US Treasuries prices jumped on Tuesday in a rally driven by anxieties about a slowing global economy that knocked 30-year bond yields below 3 percent for the first time since May 2013. Investors who had bet on rising US interest rates scrambled to cover short positions with bond purchases as Treasury yields tumbled, strategists said.
"We have seen speculators cover up their shorts in euro dollars, two-year futures, as well as five-year futures, over the last two weeks," said Natan Magid, strategist at BMO Capital Markets in New York. "We had a short-covering rally." In their first cash-market dealings since Friday, because of the US Columbus Day holiday on Monday, traders boosted prices sharply and took the 30-year to a low yield of 2.929 percent. The long bond were last up 1-18/32 to yield 2.957 percent.

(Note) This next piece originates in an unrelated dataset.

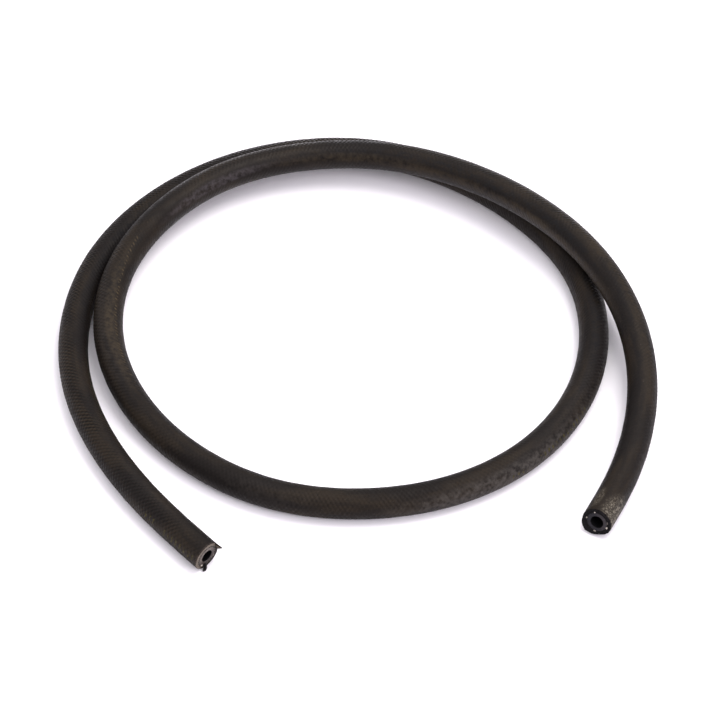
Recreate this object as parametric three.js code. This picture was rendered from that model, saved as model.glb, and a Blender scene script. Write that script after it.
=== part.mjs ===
// Oil hose: a plain length of rubber hose with a textile layer in its wall, both ends cut and bare.
// It lies on a level floor in one loose loop and a half, and crosses over itself once.
// Millimetres, +Z up, the floor at z = 0, the open side of the loop towards -Y.
import * as THREE from 'three';

// Driving dimensions: the length along the middle of the bore, and the wall from the bore outwards
const HOSE_LENGTH = 1000;
const BORE_DIAMETER = 4.5;
const INNER_TUBE_WALL = 1.15;
const BRAID_THICKNESS = 0.45;
const COVER_WALL = 1.1;
const LAYER_CLEARANCE = 0.1;

// How far the knife leaned at the second end, in degrees: the top edge is cut back
const SECOND_END_CUT_TILT = 9;

// How finely the tubes are faceted, around and along
const SECTION_SIDES = 12;
const ROUTE_STEPS = 78;

// How near a corner has to be to the end's plane to belong to it
const END_PLANE_REACH = 0.01;

const BORE_RADIUS = BORE_DIAMETER / 2;
const INNER_TUBE_RADIUS = BORE_RADIUS + INNER_TUBE_WALL;
const BRAID_INNER_RADIUS = INNER_TUBE_RADIUS + LAYER_CLEARANCE;
const BRAID_RADIUS = BRAID_INNER_RADIUS + BRAID_THICKNESS;
const COVER_INNER_RADIUS = BRAID_RADIUS + LAYER_CLEARANCE;
const COVER_RADIUS = COVER_INNER_RADIUS + COVER_WALL;
const OUTER_DIAMETER = 2 * COVER_RADIUS;

// The way the hose lies, as it was laid down: x and y of each guide point, and how far the hose is
// lifted off the floor there, in its own outer diameters. The hose is 1 diameter up where it lies
// on itself.
const ROUTE = [
  [-47.5, -95.5, 0],
  [-67, -74.5, 0],
  [-84, -49.5, 0],
  [-95.5, -20.5, 0],
  [-97.5, 10, 0],
  [-90.5, 40, 0],
  [-73.5, 66, 0],
  [-49, 85, 0],
  [-20, 94.5, 0],
  [11, 94, 0],
  [39, 80.5, 0],
  [62, 60, 0],
  [79, 34, 0],
  [83.5, 3, 0],
  [77, -27, 0],
  [59.5, -53, 0],
  [33.5, -69.5, 0],
  [3, -75.5, 0],
  [-28, -71.5, 0],
  [-54.5, -55.5, 0],
  [-74.5, -32, 0],
  [-86, -3, 0.15],
  [-84.5, 28, 0.35],
  [-70.5, 55.5, 0.5],
  [-47.5, 76.5, 0.6],
  [-18, 86, 0.6],
  [13, 85, 0.7],
  [41, 72, 0.9],
  [64.5, 52.5, 1.1],
  [84, 28.5, 1.05],
  [96, 0.5, 0.6],
  [97.5, -30, 0.15],
  [89.5, -60, 0],
  [78, -82.5, 0.1],
];

// A smooth curve guided by the points: a uniform cubic B-spline that starts and ends on them
class HoseCurve extends THREE.Curve {
  constructor(guides) {
    super();
    this.arcLengthDivisions = 1000;
    const last = guides.length - 1;
    const beforeFirst = guides[0].clone().multiplyScalar(2).sub(guides[1]);
    const afterLast = guides[last].clone().multiplyScalar(2).sub(guides[last - 1]);
    this.guides = [beforeFirst, ...guides, afterLast];
  }

  getPoint(t, target = new THREE.Vector3()) {
    const spans = this.guides.length - 3;
    const span = Math.min(Math.floor(t * spans), spans - 1);
    const f = t * spans - span;
    const weights = [
      (1 - f) ** 3,
      3 * f ** 3 - 6 * f ** 2 + 4,
      -3 * f ** 3 + 3 * f ** 2 + 3 * f + 1,
      f ** 3,
    ];
    target.set(0, 0, 0);
    weights.forEach((weight, i) => target.addScaledVector(this.guides[span + i], weight / 6));
    return target;
  }
}

function layHose(spread) {
  const guides = ROUTE.map(([x, y, lift]) => {
    const height = COVER_RADIUS + lift * OUTER_DIAMETER;
    return new THREE.Vector3(spread * x, spread * y, height);
  });
  return new HoseCurve(guides);
}

// The guide points give a loop of about the right length, and a longer hose lies in a wider loop
const drawnLength = layHose(1).getLength();
const hoseCurve = layHose(HOSE_LENGTH / drawnLength);

// The corners of a layer's round edge
function ring(radius) {
  const corners = [];
  for (let i = 0; i < SECTION_SIDES; i += 1) {
    const angle = (2 * Math.PI * i) / SECTION_SIDES;
    corners.push(new THREE.Vector2(radius * Math.cos(angle), radius * Math.sin(angle)));
  }
  return corners;
}

// Leans the flat face at the second end back by the cut's tilt, about a level line across it
function leanSecondEnd(geometry) {
  const end = hoseCurve.getPointAt(1);
  const along = hoseCurve.getTangentAt(1);
  const across = new THREE.Vector3(0, 0, 1).cross(along).normalize();
  const upwards = along.clone().cross(across);
  const slope = Math.tan(THREE.MathUtils.degToRad(SECOND_END_CUT_TILT));
  const places = geometry.getAttribute('position');
  const fromEnd = new THREE.Vector3();
  for (let i = 0; i < places.count; i += 1) {
    fromEnd.fromBufferAttribute(places, i).sub(end);
    const nearEnd = fromEnd.length() < OUTER_DIAMETER;
    const inEndFace = nearEnd && Math.abs(fromEnd.dot(along)) < END_PLANE_REACH;
    if (inEndFace) {
      fromEnd.addScaledVector(along, -slope * fromEnd.dot(upwards));
      places.setXYZ(i, end.x + fromEnd.x, end.y + fromEnd.y, end.z + fromEnd.z);
    }
  }
}

// One layer of the wall, all the way along the hose
function layer(name, innerRadius, outerRadius, material) {
  const section = new THREE.Shape(ring(outerRadius));
  section.holes.push(new THREE.Path(ring(innerRadius)));
  const geometry = new THREE.ExtrudeGeometry(section, {
    steps: ROUTE_STEPS,
    extrudePath: hoseCurve,
  });
  leanSecondEnd(geometry);
  const mesh = new THREE.Mesh(geometry, new THREE.MeshStandardMaterial(material));
  mesh.name = name;
  return mesh;
}

const COVER_RUBBER = { color: 0x2b2728, roughness: 0.62, metalness: 0 };
const BRAID_YARN = { color: 0xcabd9f, roughness: 0.9, metalness: 0 };
const INNER_RUBBER = { color: 0x3a343c, roughness: 0.55, metalness: 0 };

const hose = new THREE.Group();
hose.name = 'oil_hose';
hose.add(
  layer('outer_cover', COVER_INNER_RADIUS, COVER_RADIUS, COVER_RUBBER),
  layer('textile_braid', BRAID_INNER_RADIUS, BRAID_RADIUS, BRAID_YARN),
  layer('inner_tube', BORE_RADIUS, INNER_TUBE_RADIUS, INNER_RUBBER),
);

export default hose;
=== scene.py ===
# The oil hose, dressed: a length of black rubber hose lying on a pale floor, cut bare at both ends.
# Metres, +Z up. The hose runs from its first end, at the left, to its second end, at the right.
import math

import bpy
import numpy as np
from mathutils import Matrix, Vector


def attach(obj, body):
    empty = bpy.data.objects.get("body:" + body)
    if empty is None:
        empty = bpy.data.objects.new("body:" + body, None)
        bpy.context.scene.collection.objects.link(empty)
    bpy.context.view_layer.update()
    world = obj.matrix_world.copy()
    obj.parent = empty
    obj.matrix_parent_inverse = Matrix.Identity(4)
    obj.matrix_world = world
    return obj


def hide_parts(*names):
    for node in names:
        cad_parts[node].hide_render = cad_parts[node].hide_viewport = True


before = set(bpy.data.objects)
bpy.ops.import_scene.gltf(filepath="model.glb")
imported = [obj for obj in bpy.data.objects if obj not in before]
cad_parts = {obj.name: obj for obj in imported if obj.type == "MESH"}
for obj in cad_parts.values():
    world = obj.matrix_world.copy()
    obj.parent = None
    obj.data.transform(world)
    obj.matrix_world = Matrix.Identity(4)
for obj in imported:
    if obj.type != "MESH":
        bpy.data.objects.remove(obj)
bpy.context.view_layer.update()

MM = 0.001

# The hose's own sizes, as in the part's source, but with its layers all but touching
HOSE_LENGTH = 1000 * MM
BORE_RADIUS = 2.25 * MM
LINER_RADIUS = 3.42 * MM
BRAID_INNER_RADIUS = 3.44 * MM
BRAID_RADIUS = 3.98 * MM
COVER_INNER_RADIUS = 4.01 * MM
COVER_RADIUS = 5.15 * MM
OUTER_DIAMETER = 2 * COVER_RADIUS
SECOND_END_CUT_TILT = math.radians(9)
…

Yields on the benchmark 10-year touched a low of 2.176 percent. Prices later eased and the issue was last yielding 2.20 percent on a 29/32 rise in price. "The early decline was catching up to yesterday, when the cash was closed," said Lou Brien, strategist at DRW Trading in Chicago. "In part, it's the stock market; in part, it's Ebola; in part its the end of QE (the Federal Reserve's bond-buying program)." Wall Street, which was open for business on Monday, appeared on Tuesday to be reversing a three-day losing streak that was the worst in three years for the Standard & Poor's 500 index of major American companies. Prices were last up 0.20 percent.
Concerns the euro zone would fall into recession intensified after a private gauge of German business in October, released earlier on Tuesday, turned negative for the first time in nearly two years. Adding to worries about the euro zone's biggest economy was the German Economy Ministry's cutting of its forecasts for domestic growth to 1.2 percent in 2014 and 1.3 percent in 2015. Yields on the 10-year note may decline further, given that its yield on Tuesday dipped below 2.20 percent, according to Brien.
"That's half way back from the high we made at the end of last year to the low of the entire move down at 1.39," Brien said. "If we should establish ourselves under that, close under it today or during the next few days, that could signal a move down to 2 percent on the 10-year."